Angela Volz, die als Betreiberin des Clubs und Biergartens Rummels Bucht auf dem Podium saß, der Ende des Jahres schließen muss, weil auf dessen Standort Büros und Wohnungen gebaut werden sollen, ließ immerhin durchblicken, dass sie sich gut vorstellen könnte, hier auf dem Gelände ihren Laden neu zu eröffnen. Und Steff Ungerer, der als „Vertreter der Berliner Wasserkultur“ vorgestellt wurde und der angab, Teil der hiesigen „Floß-Community“ zu sein, führte aus, dass die auf dem Wasser beheimatete Kulturszene auch gerade auf der Suche nach neuen Möglichkeiten sei. Dafür sei der Spreepark mit seiner direkten Anbindung ans Wasser nicht der schlechteste Ort.
Aber am Ende war es Manfred Mocker, Sprecher der Bürgerinitiative „Pro Plänterwald“, eindeutig der Älteste auf dem Podium und nicht als Lobbyist der Partyszene verdächtig, der dann für alle sprach, als er meinte, vor allem solle der Spreepark auch nach seiner Fertigstellung ein Ort für Experimente bleiben. Er solle eigentlich nie ganz fertig sein, sondern stetig in einem Entwicklungsprozess. Der geplante Park für alle wurde nicht nur an dieser Stelle der Diskussionen zur Metapher für die ganze Stadt.
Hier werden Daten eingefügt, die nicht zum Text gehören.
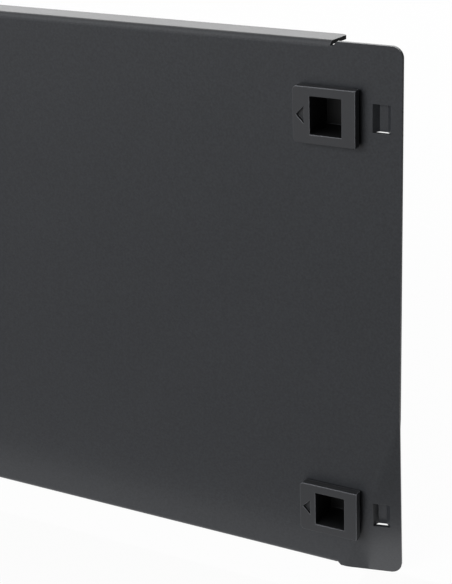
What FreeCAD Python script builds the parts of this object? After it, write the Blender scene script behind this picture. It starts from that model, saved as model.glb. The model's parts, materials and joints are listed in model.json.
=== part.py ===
import FreeCAD, Part
import math
import os

# A 4U blanking panel for a 19 inch rack: one folded steel sheet, with four
# sliding latches that grip the rack's rails without tools.
#
# Frame: +Z is up, +X is to the right seen from the front, and the front faces -Y.
# The origin is the middle of the panel on the plane of the rack's rails, which
# the ears' rear faces lie on, so the sheet is between Y = -sheet and Y = 0.

doc = FreeCAD.newDocument("rack_blanking_panel")
sheet_of_sizes = doc.addObject("Spreadsheet::Sheet", "Sizes")

# Every driving dimension, in millimetres or degrees: its name, value and meaning.
DRIVING = [
    ("units_high", 4, "how many units high the panel is"),
    ("unit_height", 44.45, "height of one unit"),
    ("height_gap", 0.8, "what the panel leaves free between its neighbours"),
    ("sheet", 1.2, "thickness of the steel"),
    ("rail_opening", 450.0, "clear width between the rack's rails"),
    ("ear_overlap", 15.0, "how far each ear lies on its rail"),
    ("rail_grip", 2.4, "from the ears' rear face to the bolts behind the rail"),
    ("flange_depth", 9.3, "from the front face to the flanges' rear edge"),
    ("flange_inset", 5.8, "from the rail's edge inwards to the flanges' rear end"),
    ("flange_slant", 1.75, "how much shorter the flanges are at the fold than at the rear"),
    ("flange_corner", 2.0, "radius of the flanges' rear corners"),
    ("bend_radius", 0.8, "inner radius of the folds"),
    ("relief", 1.4, "height of the notch between a flange and the ear, and its slope's width"),
    ("relief_floor", 0.75, "width of the notch at its bottom"),
    ("ear_corner", 3.5, "radius of the ears' outer corners"),
    ("dent_reach", 18.0, "from the dented corner to the line where its bend starts"),
    ("dent_turn", 18.0, "direction of the dented corner, below the horizontal"),
    ("dent_angle", 12.7, "how far the dented corner is bent back"),
    ("dent_radius", 4.4, "inner radius of that bend"),
    ("lance_offset", 8.65, "from the rail's edge outwards to the lances' middle"),
    ("lance_width", 5.7, "width of a lance where it leaves the sheet"),
    ("lance_crest", 2.6, "width of a lance's flat strip"),
    ("lance_height", 8.6, "height of a lance"),
    ("lance_depth", 1.9, "how far a lance is pushed back"),
    ("lance_slit", 0.06, "width of the cut above and below a lance"),
    ("latch_inset", 7.55, "from the rail's edge inwards to the latches' middle"),
    ("travel", 3.4, "stroke of a latch"),
    ("running_gap", 0.3, "clearance round everything that slides"),
    ("seat_gap", 0.1, "clearance of what is fixed in place"),
    ("button_inner", 10.65, "from the latch's middle to the button's inner end"),
    ("button_outer", 9.5, "from the latch's middle to the button's outer end"),
    ("button_height", 17.35, "height of the button's plate"),
    ("button_plate", 2.8, "thickness of the button's plate"),
    ("button_corner", 1.4, "radius of the plate's inner corners"),
    ("button_edge", 0.12, "rounding of the plate's front edges"),
    ("pad_step", 0.9, "how far the plate overhangs the pad behind it"),
    ("pad_thickness", 0.7, "thickness of that pad"),
    ("pocket_width", 10.2, "width of the finger pocket"),
    ("pocket_height", 11.7, "height of the finger pocket"),
    ("pocket_depth", 12.4, "depth of the finger pocket from the plate's face"),
    ("stem_wall", 1.2, "wall round the finger pocket"),
    ("stem_floor", 0.7, "floor of the finger pocket"),
    ("stem_shoulder", 0.4, "step on the stem that the bolt sits against"),
    ("snap_width", 4.0, "width of the snaps that hold the retainer"),
    ("snap_rise", 0.5, "how far the snaps stand out of the stem"),
    ("snap_length", 1.0, "length of the snaps"),
    ("arrow_gap", 1.95, "from the pocket to the arrow"),
    ("arrow_length", 2.55, "length of the recessed arrow"),
    ("arrow_height", 5.2, "height of the recessed arrow"),
    ("arrow_depth", 0.9, "depth of the recessed arrow"),
    ("bolt_thickness", 1.5, "thickness of the bolt's steel plate"),
    ("bolt_overlap", 3.2, "how far the bolt reaches behind the rail"),
    ("bolt_frame", 2.0, "bars of the bolt above and below the stem"),
    ("bolt_tail", 4.35, "bar of the bolt on the spring's side"),
    ("tongue_height", 10.0, "height of the bolt's tongue"),
    ("tongue_lead", 0.9, "slope on the tongue's rear edge"),
    ("prong_length", 2.5, "length of the prong that holds the spring"),
    ("prong_height", 1.6, "height of the prong that holds the spring"),
    ("retainer_thickness", 1.2, "thickness of the retainer behind the bolt"),
    ("retainer_bar", 1.8, "width of the retainer's bars"),
    ("guide_wall", 1.7, "walls of the guide"),
    ("guide_rise", 3.1, "height of the guide's walls over its floor"),
    ("guide_roof", 1.2, "thickness of the roof over the spring"),
    ("roof_height", 4.8, "height of the roof over the spring"),
    ("roof_length", 7.5, "length of the roof over the spring"),
    ("spring_room", 11.5, "length of the spring as fitted"),
    ("spring_diameter", 3.4, "outer diameter of the spring"),
    ("spring_wire", 0.45, "diameter of the spring's wire"),
    ("spring_turns", 6.5, "turns of the spring"),
    ("spring_facets", 10, "straight lengths in a turn of the spring"),
    ("wire_facets", 6, "flats round the spring's wire"),
    ("peg_diameter", 1.8, "peg of the guide that holds the spring"),
    ("peg_length", 2.5, "peg of the guide that holds the spring"),
    ("stud_diameter", 2.5, "threads of the studs that hold the guide"),
    ("stud_length", 5.0, "length of the studs that hold the guide"),
    ("weld_diameter", 4.0, "foot of a stud, welded to the sheet"),
    ("weld_thickness", 0.7, "foot of a stud, welded to the sheet"),
    ("stud_spacing", 11.6, "between the two studs of a guide"),
    ("stud_inset", 4.5, "from the guide's end wall to its studs"),
    ("nut_flats", 5.0, "width of the nuts over their flats"),
    ("nut_thickness", 1.6, "thickness of the nuts"),
]

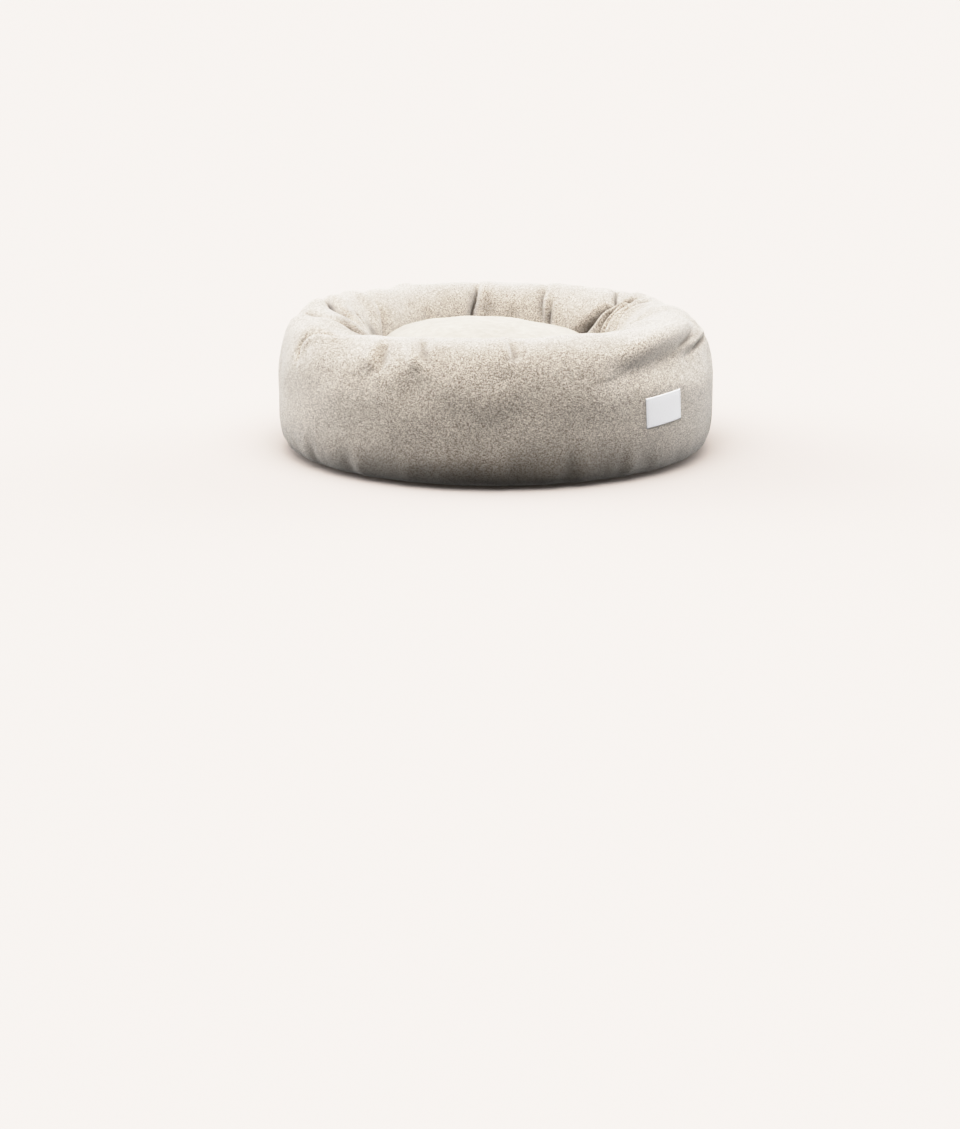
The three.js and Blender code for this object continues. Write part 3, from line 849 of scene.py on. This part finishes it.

Etwas mehr Feuer hatte die zweite Gesprächsrunde, als die Träumereien der Kulturaktivisten auf die politischen Realitäten trafen. Katalin Gennburg von den Linken sprach sich zwar dafür aus, mehr oder weniger schon morgen den Zaun um den Spreepark abzureißen und das Gelände der Party- und Kulturszene zu überlassen. Doch Ursula Renker aus der Senatsverwaltung für Umwelt, Verkehr und Klimaschutz gab schnell die Spielverderberin. Genauso wie Gregor Lütjens von Grün Berlin, der landeseigenen Firma, die mit der Planung und Gestaltung des Spreeparks betraut wurde. Allein aus Sicherheits- und Haftungsgründen könne man hier vorerst keine Partys oder Ähnliches veranstalten, gaben die beiden zu bedenken. Ursula Renker wandte sich lieber an Ikea und meinte, die hätten auf ihren Parkplätzen doch Platz genug für Raves. „Ikea rettet die Clubkultur“, das wäre ein Slogan, den sie sich gut vorstellen könnte, wohl eher als „Spreepark ist die neue Partyzentrale Berlins“.
Marc Wohlrabe, Vorstand von LiveKomm, dem Bundesverband der Musikspielstätten, zeigte sich dann noch misstrauisch, inwieweit überhaupt einmal Platz für Open-Air-Musikveranstaltungen im Spreepark geschaffen werden soll.
Er zitierte aus einer Infobroschüre zur Zukunft des Geländes, in der davon die Rede ist, dass der Spreepark zuletzt als Kulisse für Festivals, Konzerte und Theateraufführungen diente. Warum, so Wohlrabe, wurde das so formuliert, als sei es mit dieser Kulisse nun vorbei? Und was soll der nächste Satz in der Broschüre genau bedeuten: „Nun kehrt der neue Spreepark als besondere Spielstätte zurück auf den Berliner Kulturkalender“? Wird es auch in Zukunft mal laut werden dürfen auf dem Gelände? Wird etwas für den Lärmschutz getan, um hier Partys veranstalten zu können, ohne dass die Anwohner durchdrehen? Wirkliche Antworten gab es auf diese Fragen nicht auf dem Podium.